Our attention has been directed to Brizendine v. State, 210 Kan. 241, 242-44, 499 P.2d 525 (1972), in which this court in a post-conviction proceeding under K.S.A. 60-1507 found it was proper under the circumstances of that case for the district court to give the appellant his choice: (1) to take an out-of-time direct appeal from the criminal conviction; (2) to appeal from the court's denial of relief in the K.S.A. 60-1507 case; or (3) to have a rehearing under K.S.A. 60-1507. The appellant chose to appeal the K.S.A. 60-1507 ruling and on appeal we affirmed the district court's ruling refusing discharge.

The basis for this procedure may be found in the federal cases cited in Brizendine, 210 Kan. at 244. It should be noted under Brizendine and under the federal cases cited in support of such action, the exception to the general rule previously quoted has been limited. An exception to the general rule stated in State v. Moses, 227 Kan. at 404, has been recognized only in those cases where a defendant either was not informed of his or her rights to appeal or was not furnished an attorney to exercise those rights or was furnished an attorney for that purpose who failed to perfect and complete an appeal.

The exception is limited as discussed in Norris v. Wainwright, 588 F.2d 130, 137 (5th Cir. 1979), where it is said:

"A defendant properly informed of his appellate rights may not `let the matter rest,' Worts v.

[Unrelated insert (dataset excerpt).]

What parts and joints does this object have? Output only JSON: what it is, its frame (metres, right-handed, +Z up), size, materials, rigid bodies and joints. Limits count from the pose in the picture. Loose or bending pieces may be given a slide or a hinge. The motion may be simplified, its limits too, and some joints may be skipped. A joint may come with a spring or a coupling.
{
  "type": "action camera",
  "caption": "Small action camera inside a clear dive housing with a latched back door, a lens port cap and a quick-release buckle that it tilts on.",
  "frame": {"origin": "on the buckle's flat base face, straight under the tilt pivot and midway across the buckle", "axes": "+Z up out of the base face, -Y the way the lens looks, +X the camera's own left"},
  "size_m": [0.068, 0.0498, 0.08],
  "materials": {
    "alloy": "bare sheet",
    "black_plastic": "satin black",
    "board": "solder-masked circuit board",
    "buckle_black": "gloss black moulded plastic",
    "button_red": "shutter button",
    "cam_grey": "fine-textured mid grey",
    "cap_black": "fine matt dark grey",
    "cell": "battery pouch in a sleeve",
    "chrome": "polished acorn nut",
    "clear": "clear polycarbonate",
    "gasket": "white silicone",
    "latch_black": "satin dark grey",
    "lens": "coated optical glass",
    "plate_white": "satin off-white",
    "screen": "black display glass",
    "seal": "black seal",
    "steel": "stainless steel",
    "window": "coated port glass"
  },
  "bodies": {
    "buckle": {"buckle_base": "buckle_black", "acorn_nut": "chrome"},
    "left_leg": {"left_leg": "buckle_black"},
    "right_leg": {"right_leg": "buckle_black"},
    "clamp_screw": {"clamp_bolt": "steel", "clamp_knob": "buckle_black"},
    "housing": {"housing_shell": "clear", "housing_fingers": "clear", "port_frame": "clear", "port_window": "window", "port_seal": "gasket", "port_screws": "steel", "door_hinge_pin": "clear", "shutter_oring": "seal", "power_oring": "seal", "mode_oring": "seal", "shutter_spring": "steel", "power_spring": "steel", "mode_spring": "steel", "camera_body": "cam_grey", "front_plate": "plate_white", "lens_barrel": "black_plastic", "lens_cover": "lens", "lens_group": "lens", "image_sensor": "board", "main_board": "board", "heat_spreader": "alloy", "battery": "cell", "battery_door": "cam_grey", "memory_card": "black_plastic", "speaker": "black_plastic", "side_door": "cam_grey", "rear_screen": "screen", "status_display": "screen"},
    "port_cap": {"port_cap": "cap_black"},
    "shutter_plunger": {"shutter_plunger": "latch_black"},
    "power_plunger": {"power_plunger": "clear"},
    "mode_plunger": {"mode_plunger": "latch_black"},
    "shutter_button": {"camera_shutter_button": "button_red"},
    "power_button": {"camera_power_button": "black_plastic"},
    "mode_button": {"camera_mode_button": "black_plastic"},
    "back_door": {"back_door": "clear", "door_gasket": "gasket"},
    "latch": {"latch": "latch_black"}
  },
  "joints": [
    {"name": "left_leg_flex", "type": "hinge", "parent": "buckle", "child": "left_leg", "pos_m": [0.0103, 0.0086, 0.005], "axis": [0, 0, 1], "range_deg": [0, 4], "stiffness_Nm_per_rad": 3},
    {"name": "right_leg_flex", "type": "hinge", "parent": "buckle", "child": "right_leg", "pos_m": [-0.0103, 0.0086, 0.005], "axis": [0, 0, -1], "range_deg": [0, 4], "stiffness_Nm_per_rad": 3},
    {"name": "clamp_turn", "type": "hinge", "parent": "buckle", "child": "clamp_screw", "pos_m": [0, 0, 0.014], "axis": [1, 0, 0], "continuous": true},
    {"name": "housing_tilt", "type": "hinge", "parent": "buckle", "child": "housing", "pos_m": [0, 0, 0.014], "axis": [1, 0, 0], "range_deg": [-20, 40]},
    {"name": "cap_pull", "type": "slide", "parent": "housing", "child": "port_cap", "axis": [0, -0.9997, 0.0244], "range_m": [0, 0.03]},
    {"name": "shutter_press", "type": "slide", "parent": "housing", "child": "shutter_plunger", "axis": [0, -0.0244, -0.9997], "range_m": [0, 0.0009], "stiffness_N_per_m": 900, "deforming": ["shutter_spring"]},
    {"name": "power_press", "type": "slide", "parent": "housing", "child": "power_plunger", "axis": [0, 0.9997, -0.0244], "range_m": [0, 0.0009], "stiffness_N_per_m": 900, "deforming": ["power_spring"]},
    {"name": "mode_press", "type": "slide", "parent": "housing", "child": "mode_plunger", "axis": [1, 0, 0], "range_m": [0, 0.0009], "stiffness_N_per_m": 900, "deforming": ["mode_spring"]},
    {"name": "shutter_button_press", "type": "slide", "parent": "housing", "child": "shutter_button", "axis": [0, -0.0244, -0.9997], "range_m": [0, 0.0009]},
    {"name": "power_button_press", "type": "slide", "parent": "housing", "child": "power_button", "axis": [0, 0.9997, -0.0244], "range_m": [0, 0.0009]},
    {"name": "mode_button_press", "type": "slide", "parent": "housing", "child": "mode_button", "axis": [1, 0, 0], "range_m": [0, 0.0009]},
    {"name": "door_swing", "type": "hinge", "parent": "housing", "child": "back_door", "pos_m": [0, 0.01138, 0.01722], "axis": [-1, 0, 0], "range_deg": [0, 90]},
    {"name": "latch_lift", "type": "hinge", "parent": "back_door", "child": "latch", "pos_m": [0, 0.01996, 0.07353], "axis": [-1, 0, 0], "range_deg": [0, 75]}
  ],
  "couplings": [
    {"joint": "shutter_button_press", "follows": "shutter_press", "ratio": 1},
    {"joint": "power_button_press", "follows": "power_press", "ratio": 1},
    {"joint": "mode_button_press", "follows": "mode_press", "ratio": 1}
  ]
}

Dutton, 395 F.2d 341, 344 (5 Cir. 1968), and then claim that he did not waive his right to appeal."

In Norris that court concluded:

"We hold that neither the sixth amendment nor the fourteenth amendment requires that the record reflect that the defendant made a knowing and intelligent decision not to appeal before he can be precluded from appellate review."

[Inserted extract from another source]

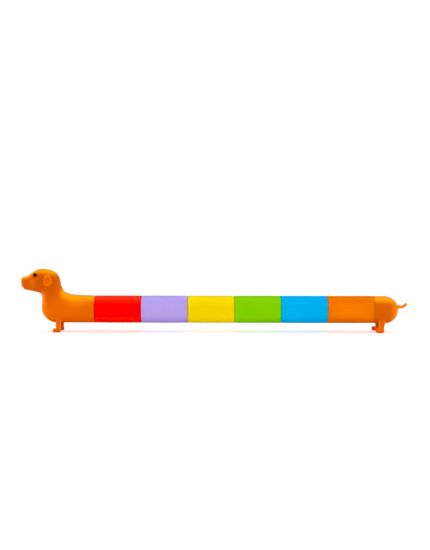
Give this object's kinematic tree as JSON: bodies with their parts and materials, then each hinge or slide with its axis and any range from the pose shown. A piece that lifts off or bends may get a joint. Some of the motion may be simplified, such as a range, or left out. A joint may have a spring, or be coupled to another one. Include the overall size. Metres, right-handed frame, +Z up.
{
  "type": "twist puzzle",
  "caption": "Dachshund-shaped twist puzzle: a straight row of coloured blocks between a head and a rear block, each swivelling about the body's long axis.",
  "frame": {"origin": "on the floor under the middle of the whole length, in the middle plane of the dog", "axes": "+X along the body towards the tail, the head at -X; +Y towards the dog's right side; +Z up"},
  "size_m": [0.3234, 0.0226, 0.0529],
  "materials": {
    "dog_orange": "smooth satin gloss moulding",
    "red_block": "smooth gloss moulding",
    "purple_block": "smooth satin moulding",
    "yellow_block": "smooth gloss moulding",
    "green_block": "smooth gloss moulding",
    "blue_block": "smooth satin moulding",
    "orange_block": "smooth satin moulding",
    "inner_plastic": "plain moulding",
    "eye_black": "polished bead",
    "steel": "zinc plated"
  },
  "bodies": {
    "head": {"front_left_leg": "dog_orange", "front_right_leg": "dog_orange", "head_end_cap": "inner_plastic", "head_left_shell": "dog_orange", "head_right_shell": "dog_orange", "head_shell_screws": "steel", "head_swivel_screw": "steel", "head_swivel_spring": "steel", "head_swivel_washer": "steel", "left_ear": "dog_orange", "left_eye": "eye_black", "right_ear": "dog_orange", "right_eye": "eye_black"},
    "red": {"red_block": "red_block", "red_end_cap": "inner_plastic", "red_swivel_screw": "steel", "red_swivel_spring": "steel", "red_swivel_washer": "steel"},
    "purple": {"purple_block": "purple_block", "purple_end_cap": "inner_plastic", "purple_swivel_screw": "steel", "purple_swivel_spring": "steel", "purple_swivel_washer": "steel"},
    "yellow": {"yellow_block": "yellow_block", "yellow_end_cap": "inner_plastic", "yellow_swivel_screw": "steel", "yellow_swivel_spring": "steel", "yellow_swivel_washer": "steel"},
    "green": {"green_block": "green_block", "green_end_cap": "inner_plastic", "green_swivel_screw": "steel", "green_swivel_spring": "steel", "green_swivel_washer": "steel"},
    "blue": {"blue_block": "blue_block", "blue_end_cap": "inner_plastic", "blue_swivel_screw": "steel", "blue_swivel_spring": "steel", "blue_swivel_washer": "steel"},
    "orange": {"orange_block": "orange_block", "orange_end_cap": "inner_plastic", "orange_swivel_screw": "steel", "orange_swivel_spring": "steel", "orange_swivel_washer": "steel"},
    "rear": {"rear_left_leg": "dog_orange", "rear_left_shell": "dog_orange", "rear_right_leg": "dog_orange", "rear_right_shell": "dog_orange", "rear_shell_screws": "steel", "tail": "dog_orange"}
  },
  "joints": [
    {"name": "head_red_swivel", "type": "hinge", "parent": "head", "child": "red", "pos_m": [-0.0997, 0, 0.0189], "axis": [1, 0, 0], "continuous": true},
    {"name": "red_purple_swivel", "type": "hinge", "parent": "red", "child": "purple", "pos_m": [-0.0609, 0, 0.0189], "axis": [1, 0, 0], "continuous": true},
    {"name": "purple_yellow_swivel", "type": "hinge", "parent": "purple", "child": "yellow", "pos_m": [-0.0221, 0, 0.0189], "axis": [1, 0, 0], "continuous": true},
    {"name": "yellow_green_swivel", "type": "hinge", "parent": "yellow", "child": "green", "pos_m": [0.0167, 0, 0.0189], "axis": [1, 0, 0], "continuous": true},
    {"name": "green_blue_swivel", "type": "hinge", "parent": "green", "child": "blue", "pos_m": [0.0555, 0, 0.0189], "axis": [1, 0, 0], "continuous": true},
    {"name": "blue_orange_swivel", "type": "hinge", "parent": "blue", "child": "orange", "pos_m": [0.0943, 0, 0.0189], "axis": [1, 0, 0], "continuous": true},
    {"name": "orange_rear_swivel", "type": "hinge", "parent": "orange", "child": "rear", "pos_m": [0.1331, 0, 0.0189], "axis": [1, 0, 0], "continuous": true}
  ]
}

Whether the defendant made a knowing and intelligent decision to forego an appeal is subjective in nature. The courts only can be expected and required to show on the record that a defendant was advised of the right to appeal and that an attorney was or would have been appointed to assist the defendant in such an appeal. If the defendant lacks the ability to speak or comprehend the English language, an interpreter should be present, as he was in this case, to assist the court and the defendant in communicating and understanding the rights guaranteed. However, when that is done, there is no further requirement that will enable a defendant to obtain a right of appeal out of time merely because he or she asserts that no knowing and intelligent decision not to appeal was made.

In the present case the appellant had the services of an attorney throughout the proceedings. The written waiver of appeal fully disproves the allegations made in the 60-1507 motion filed over a year later. The transcript at sentencing indicates that appellant responded in English to statements and questions of both the court and appellant's attorney. Defendant had some grasp of the English language and in addition an interpreter was present and available to assure that he understood his appeal rights. The written waiver of appeal states that it was read and explained to the appellant by the interpreter. The interpreter witnessed the signature of appellant by signing the waiver instrument. No lack of fundamental fairness is shown which would justify authorizing an appeal out of time at this late date.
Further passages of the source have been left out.